Heck, even the president seems to oppose himself on this one. On matters of principle, he is at once reversing past stands against this kind of intervention in the Middle East (see the quote in Rosa's piece on Iraq) and those for humanitarian activism to avoid problems like the ones we faced in Rwanda. He set the red line on chemical weapons and his team bruited it as policy before he ignored it and then asserted this week that he had not actually set the red line but rather "the world" had.

He is for consulting Congress but reserves the right to ignore it. He is against regime change but is for winning political support for "degradation" of Assad's capabilities and arming the opposition forces that most certainly have deposing Assad as their goal. He seeks international support and justification under international law, but then suggests that getting the approval of the U.S. Congress would be enough to legitimize acting alone.

The presidency is a famously lonely job. But it takes hard work and some really bad decision-making to alienate nearly everyone along the entire political spectrum worldwide. (Syria's a very tough problem but earlier action or more thoughtful framing of the "red line" in conjunction with international partners or just a more buttoned-down policy process could have helped avoid this mess.) It would be a mistake to think the president put himself in this predicament thanks to one walk around the South Lawn with Chief of Staff Denis McDonough. Indeed, the events of the past week do not alone threaten to compromise the president's credibility -- there were plenty of red lines crossed, plenty of other signs of hesitation to take decisive and timely action, not just in Syria but in Egypt, in Libya, during the Iranian Green revolution and, as it may yet be seen, Iran's development of nuclear weapons.

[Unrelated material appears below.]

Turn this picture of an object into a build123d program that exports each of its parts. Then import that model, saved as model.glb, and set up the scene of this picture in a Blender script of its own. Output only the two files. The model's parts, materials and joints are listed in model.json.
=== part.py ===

Indeed, while it's absolutely true that a congressional vote against the president's planned action to strike Syria would be absolutely devastating to America's international standing, no one is more responsible for that standing being on the line than the president. This move was akin to him holding a gun to the head of Uncle Sam in full view of the world and saying, "Support me or I will shoot."

Do the missteps associated with Obama's Syria policy amount to a mistake as damaging as Bush's in Iraq or Clinton's inaction in Rwanda? No, not yet. Indeed, we may someday look back at the Obama years and say this particular string of errors was dwarfed by the decision to double down in Afghanistan or what might someday be viewed as the failure to stop Iran's nuclear weapons program or the failure to put together a coherent policy in the Middle East in the wake of the Arab Spring or the failure to actually follow through on the pivot to Asia that was required to counterbalance the growth of Chinese influence in the region. Even now it's clear any mistakes we make in Syria are unlikely to be as damaging as some of the blows to America's strength that will surely result from of our failure to address our economic challenges at home. (A failure for which, it can be fairly argued, the GOP on the Hill hold the lion's share of the blame.) The jury on such judgments is clearly out and will be for a while. And, of course, we can hope that this experience of dealing with this crisis, perhaps in conjunction with others he has faced, will offer the president an epiphany -- and it will lead him to clarity, decisiveness, and the strategic vision that is necessary for him to do his job better going forward.

But for now, it is worth seeing the past week's events for what they have been: one of the really stunning self-inflicted wounds the U.S. presidency has experienced in a couple of decades in which there have been some doozies.